I don’t believe he’s going to be twelve years old.

When I look back over the past twelve years, I find myself thinking about how I’m never quite sure what I’m doing with Sam.  He was my first natural birth, because Jessie was a c-section, and I had no idea how to push.  Everyone kept telling me to push, and I was confused and bewildered, and I swear to God, he just pushed his way out on his own.  He knew what he needed, what he wanted, and he made it happen.

Same thing with nursing.  I had nursed Jessie, but that was a completely different experience.  Sam was a voracious nurser, and nursed for comfort as much or more as he did for nutrition.  I was baffled by it – I had taken detailed notes on how long and which side with Jessie for weeks – but with Sam, he nursed so consistently, so often, I gave up tracking it on the second or third day.   Again, he knew what he needed, and he made it happen.

I didn’t initially get that Sam had an anxiety disorder.  I thought it was normal separation anxiety, maybe a little more pronounced because he was a boy.  He wasn’t anxious when he was with me.  Sam knew what he needed to feel safe, and he fought like hell to make sure he got it.

When we made the decision to pull him out of public school, I was terrified.  I had no idea how to homeschool but I knew trying to force him into a public school setting was harming him.  When he was in the accident – suffice it to say that terror was the least of what I was feeling.  It was the very worst time in my life, and even now, writing about it is enough to bring me to tears.

But I will say that Sam knew, all the time, exactly what he needed.  We just needed to learn to listen to him.

I’ve learned to trust him, to give him space to come to the decision on his own, whatever it is.  To give him the safety and security to grow and learn and struggle and dream, and I know that whatever Sam ends up doing in his life, he’s going to do it better than anyone could have imagined.  Because this kid is the strongest person I’ve ever met, with a better sense of what he needs and how to make it work, and I am constantly in awe of his ability to handle impossible things, to find a way to make it okay, and to quietly work to achieve his goals.

Happy birthday Sammy – my buddy, my guy, my killer of bugs, and lover of dogs.  You are amazing and inspiring, and when you sing ‘It’s Raining Tacos”, it’s the best thing I’ve ever heard.

We don’t handle the heat well.

I mean, we try.  But my family is not one that enjoys weather extremes.  We are made for the in-between seasons, balmy spring days, when the leaves are just poking out and the air finally feels warm after months of icy hell.  Pumpkins and cranberries, when the foliage is changing and we can crunch thru the leaves when we walk the dog.  This is just ridiculously hot, all the live long day and the nights are worse.  Everything is so STICKY.

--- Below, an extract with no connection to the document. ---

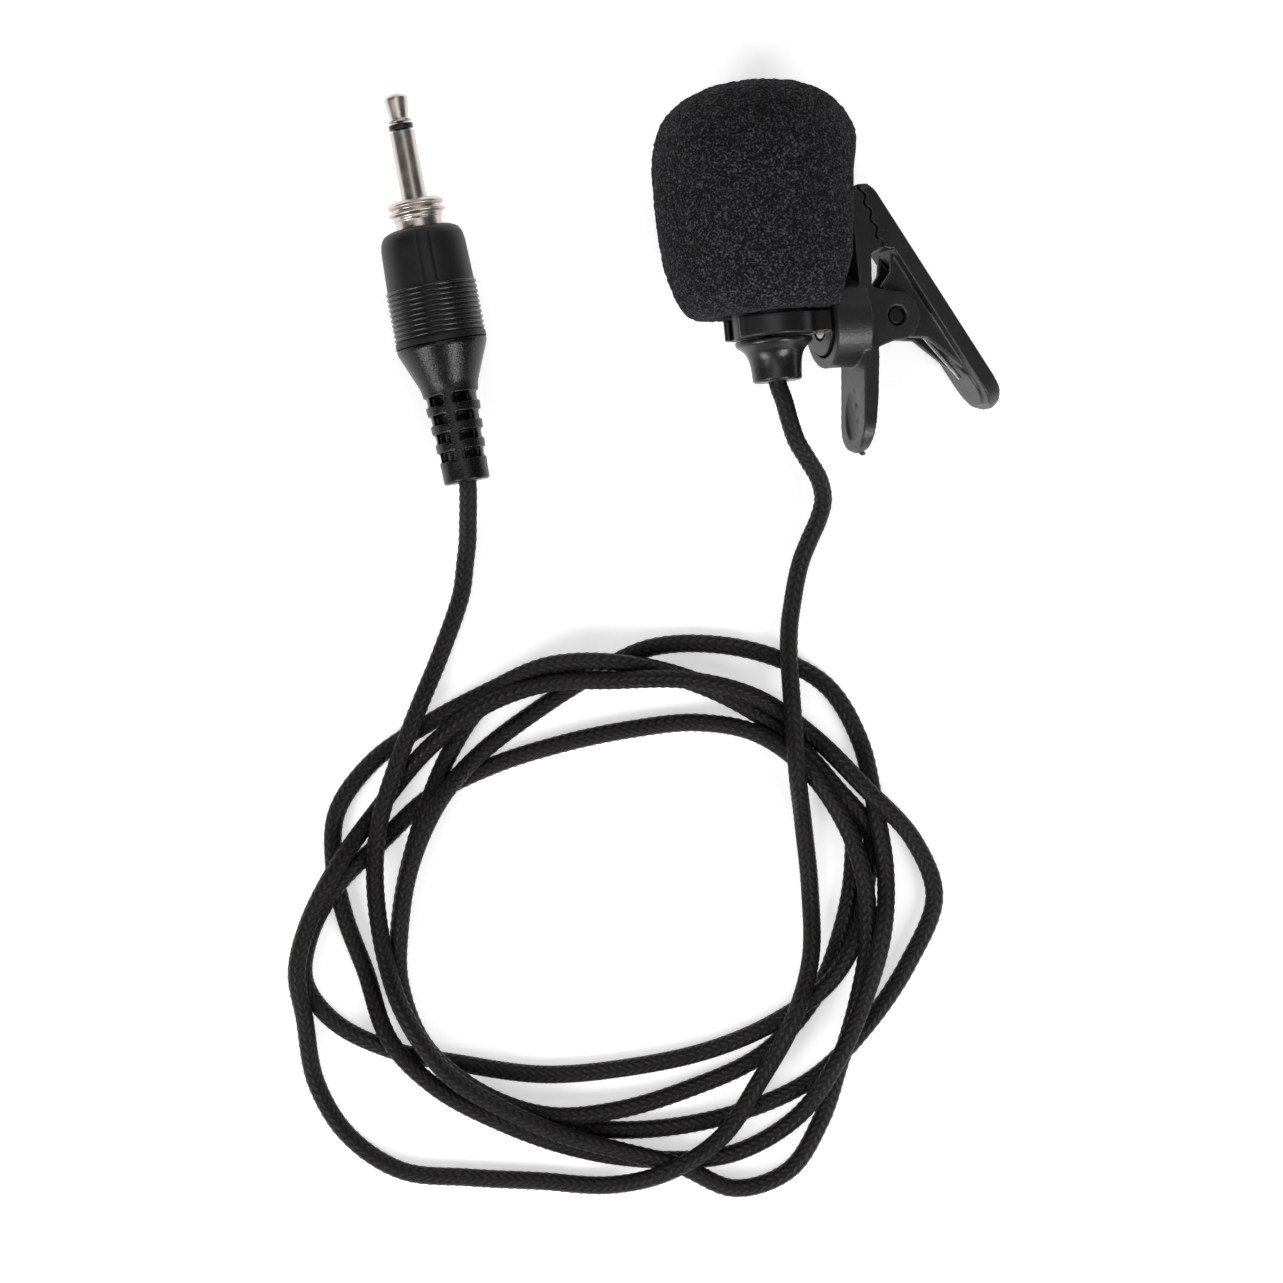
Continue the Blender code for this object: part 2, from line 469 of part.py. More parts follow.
# --- Plug -------------------------------------------------------------------------------
def build_plug(plug):
    turned("plug_tip", [
        (0.0, PLUG_LENGTH), (0.35, PLUG_LENGTH - 0.1), (1.45, PLUG_LENGTH - 0.9),
        (1.5, PLUG_LENGTH - 1.3), (1.33, PLUG_LENGTH - 3.2), (1.4, BAND_TOP + 0.75),
        (1.65, BAND_TOP + 0.6), (1.65, BAND_TOP + GAP), (0.5, BAND_TOP + GAP), (0.5, 20.0), (0.0, 20.0),
    ], "nickel", plug)
    turned("tip_insulator", [
        (JACK_RADIUS - 0.05, BAND_TOP), (JACK_RADIUS - 0.05, SLEEVE_TOP + GAP), (1.15, SLEEVE_TOP + GAP),
        (1.15, 24.5), (0.8, 24.5), (0.8, BAND_TOP),
    ], "soft_pvc", plug)
    turned("plug_sleeve", [
        (JACK_RADIUS, SLEEVE_TOP), (JACK_RADIUS, GRIP_TOP - 2.0), (2.5, GRIP_TOP - 2.0),
        (2.5, 23.0), (1.45, 23.0), (1.45, SLEEVE_TOP),
    ], "nickel", plug)
    collar_inner = JACK_RADIUS + 0.2
    turned("lock_collar", [
        (3.3, COLLAR_TOP), (3.85, COLLAR_TOP - 0.5), (3.5, COLLAR_TOP - 1.0), (4.0, COLLAR_TOP - 1.6),
        (4.0, COLLAR_TOP - 1.9), (3.5, COLLAR_TOP - 2.3), (3.2, COLLAR_TOP - 2.9), (3.2, GRIP_TOP - 1.4),
        (collar_inner, GRIP_TOP - 1.4), (collar_inner, COLLAR_TOP),
    ], "nickel", plug)

    foot = CONE_TOP + GAP
    outer = [(3.5, GRIP_TOP), (4.5, GRIP_TOP - 0.1), (5.3, GRIP_TOP - 0.6), (5.75, GRIP_TOP - 1.4),
             (5.95, GRIP_TOP - 2.6), (6.1, GRIP_TOP - 7.9)]
    groove_start = GRIP_TOP - 8.2
    for i in range(GROOVES):
        top = groove_start - i * GROOVE_PITCH
        outer += [(GRIP_RADIUS - 0.1, top), (GRIP_RADIUS, top - 0.12), (GRIP_RADIUS, top - 0.38),
                  (GRIP_RADIUS - 0.1, top - 0.5), (GRIP_RADIUS - GROOVE_DEPTH, top - 0.61)]
    outer += [(GRIP_RADIUS, groove_start - GROOVES * GROOVE_PITCH), (GRIP_RADIUS, foot + 0.4),
              (GRIP_RADIUS - 0.3, foot)]
    turned("grip_sleeve", outer + [(5.0, foot), (5.0, GRIP_TOP - 1.7), (3.5, GRIP_TOP - 1.7)],
           "soft_pvc", plug)

    turned("plug_core", [
        (4.8, GRIP_TOP - 2.1), (4.8, CONE_TOP + 0.9), (2.8, CONE_TOP + 0.9), (2.8, GRIP_TOP - 2.1),
    ], "black_plastic", plug)

    relief = turned("strain_relief", [
        (2.5, CONE_TOP), (6.2, CONE_TOP), (6.25, CONE_TOP - 0.5), (5.9, CONE_TOP - 1.4),
        (4.15, RELIEF_TOP + 0.5), (3.95, RELIEF_TOP - 0.4), (3.25, 1.9), (3.25, 0.2), (3.1, 0.0),
        (1.5, 0.0), (1.5, 16.0), (2.5, 17.0),
    ], "soft_pvc", plug)
    for row in range(4):
        middle = 3.8 + row * 2.62
        for side in (-1, 1):
            low = (min(side * 0.8, side * 6.0), -6.0, middle - 0.62)
            high = (max(side * 0.8, side * 6.0), 6.0, middle + 0.62)
            slot = box_tool("relief_slot_%d_%d" % (row, side + 1), low, high, plug)
            heart = rod_tool("slot_heart_%d_%d" % (row, side + 1), 2.3, -1.0, 15.0, plug, steps=20)
            combine(slot, heart, "DIFFERENCE")
            combine(relief, slot, "DIFFERENCE")

    wire("tip_lead", [(0.55, 0, 15.5), (0.55, 0, 17.5), (0.1, 0.95, 19.4), (0.1, 0.95, 21.5)],
         0.3, "wire", plug)
    wire("shield_lead", [(-0.55, 0, 15.5), (-0.7, 0, 17.5), (-1.9, 0, 20.0), (-1.95, 0, 22.6)],
         0.3, "spring_steel", plug)


# --- Lead -------------------------------------------------------------------------------
def smooth_point(p0, p1, p2, p3, t):
    """A point between p1 and p2 on the centripetal curve through four points."""
    d1 = math.sqrt((p1 - p0).length)
    d2 = math.sqrt((p2 - p1).length)
    d3 = math.sqrt((p3 - p2).length)
    m1 = ((p1 - p0) / d1 - (p2 - p0) / (d1 + d2) + (p2 - p1) / d2) * d2
    m2 = ((p2 - p1) / d2 - (p3 - p1) / (d2 + d3) + (p3 - p2) / d3) * d2
    t2, t3 = t * t, t * t * t
    return ((2 * t3 - 3 * t2 + 1) * p1 + (t3 - 2 * t2 + t) * m1
            + (3 * t2 - 2 * t3) * p2 + (t3 - t2) * m2)


def lead_path():
    """Evenly spaced points on the smooth centre line, never below the surface."""
    knots = [Vector(p) for p in LEAD]
    knots = [knots[0] * 2 - knots[1]] + knots + [knots[-1] * 2 - knots[-2]]
    fine = []
    for i in range(1, len(knots) - 2):
        for k in range(8):
            fine.append(smooth_point(*knots[i - 1:i + 3], k / 8))
    fine.append(knots[-2])
    for point in fine:
        point.z = max(point.z, CORD_RADIUS)
    # Points lie closer together where the lead bends more.
    reach = [0.0]
    for a, b, c in zip(fine, fine[1:], fine[2:] + [fine[-1]]):
        bend = (b - a).angle(c - b, 0.0) / (b - a).length
        reach.append(reach[-1] + (b - a).length * (1.0 + LEAD_CROWDING * bend))
    path = []
    seek = 0
    for i in range(LEAD_POINTS):
        goal = reach[-1] * i / (LEAD_POINTS - 1)
        while seek < len(fine) - 2 and reach[seek + 1] < goal:
            seek += 1
        share = (goal - reach[seek]) / (reach[seek + 1] - reach[seek])
        path.append(fine[seek].lerp(fine[seek + 1], share))
    return path


def main():
    lean_x = Vector((math.cos(MIC_LEAN), math.sin(MIC_LEAN), 0.0))
    axis = Vector((-math.sin(MIC_LEAN), math.cos(MIC_LEAN), 0.0))
    up = Vector((0.0, 0.0, 1.0))
    clip_side = lean_x * math.cos(CLIP_ROLL) - up * math.sin(CLIP_ROLL)
    clip_top = lean_x * math.sin(CLIP_ROLL) + up * math.cos(CLIP_ROLL)

    mic = make_empty("microphone_axis", MIC_CENTRE, (clip_side, -clip_top, axis))
    swivel = make_empty("swivel_axis", MIC_CENTRE, (clip_side, axis, clip_top))
    hinge = make_empty("hinge_axis", (*PIN, 0.0), ((1, 0, 0), (0, 1, 0), (0, 0, 1)), swivel)
    plug_way = (-math.sin(PLUG_LEAN), math.cos(PLUG_LEAN), 0.0)
    plug_side = (math.cos(PLUG_LEAN), math.sin(PLUG_LEAN), 0.0)
    plug = make_empty("plug_axis", PLUG_END, (plug_side, (0.0, 0.0, -1.0), plug_way))

    build_microphone(mic, swivel)
    build_base_jaw(swivel)
    build_front_jaw(hinge)
    build_clip_metal(swivel, hinge)
    build_plug(plug)
    wire("cord", lead_path(), CORD_RADIUS, "braid", None)


clear_scene()
PARTS = make_collection("lavalier_microphone")
TOOLS = make_collection("tools")
main()
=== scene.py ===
"""Lavalier microphone for the eye: foam windscreen, swivelling spring clip, braided lead in
loose loops and a locking 3.5 mm plug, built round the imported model's bodies and joints.
"""
import json
import math

import bmesh
import bpy
import numpy as np
from mathutils import Matrix, Vector, noise


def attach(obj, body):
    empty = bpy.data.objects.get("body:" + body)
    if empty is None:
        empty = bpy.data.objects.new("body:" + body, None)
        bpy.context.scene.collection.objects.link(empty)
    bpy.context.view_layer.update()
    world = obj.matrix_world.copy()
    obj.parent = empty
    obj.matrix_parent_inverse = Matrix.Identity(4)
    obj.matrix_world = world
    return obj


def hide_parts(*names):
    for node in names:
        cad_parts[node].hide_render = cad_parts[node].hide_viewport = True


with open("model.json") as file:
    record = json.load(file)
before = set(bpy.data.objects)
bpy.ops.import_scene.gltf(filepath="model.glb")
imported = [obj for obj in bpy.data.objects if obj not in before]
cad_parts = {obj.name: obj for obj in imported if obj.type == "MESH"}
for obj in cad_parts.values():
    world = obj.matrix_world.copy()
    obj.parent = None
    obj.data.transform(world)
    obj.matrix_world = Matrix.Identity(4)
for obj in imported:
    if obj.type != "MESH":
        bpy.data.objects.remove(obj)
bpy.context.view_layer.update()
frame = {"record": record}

joints = {joint["name"]: joint for joint in frame["record"]["behaviour"]["joints"]}


# --- Table, daylight and camera ---------------------------------------------------------
# A white sheet under soft, even light from all round, with softboxes to the left and right,
# a weak one overhead and one behind. The camera looks straight down from 600 mm.
def area_light(name, place, size, power):
    light = bpy.data.lights.new(name, "AREA")
    light.shape = "RECTANGLE"
    light.size, light.size_y = size
    light.energy = power
    holder = bpy.data.objects.new(name, light)
    holder.location = place
    holder.rotation_euler = (-Vector(place)).to_track_quat("-Z", "Y").to_euler()
    bpy.context.scene.collection.objects.link(holder)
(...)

We’re six days into a seven day heat wave, and counting the minutes until Friday.  Raging thunderstorms seems like a perfect way to celebrate Sammy’s twelfth birthday, and I can’t wait.  For the drop in humidity – I’m wistful and slightly intimidated by the prospect of my baby boy turning twelve years old.

Jessie is drowning in summer reading, as per usual.  It’s tough to tell how much of it is self-imposed, because she really does seem to exist at this hyper level of stress, but as she says, she likes it that way.  And she’s self-aware enough to know that it’s a choice she makes, she’s choosing to be in an academically advanced program, and to take a bazillion AP classes.  She could drop down to an honors level, or even choose to be homeschooled if it was too much (and I’d be fine with either of those choices), but she really does like going to school, and loves learning.  We’re moving ever closer to her thinking about college, and that scares me more than the idea of Sam being one year away from teenhood.

Julianna is having a low-key, quiet summer.  Sam’s busy with homeschooling and sleeping (because he still does that like it’s his job), and Jessie’s constantly in the middle of one project or another.  Julie is drifting a little. I need to get on top of that, schedule her some playdates or get her doing more homeschooling activities.  She was adamant that she didn’t want to go to camp, and I didn’t want to pay money for something she didn’t actually want to do.  But I’m noticing a lot of general moodiness and she’s bored.  Which could be the heat – I’m pretty moody and bored too, because it’s too damn hot to want to go anywhere or do anything.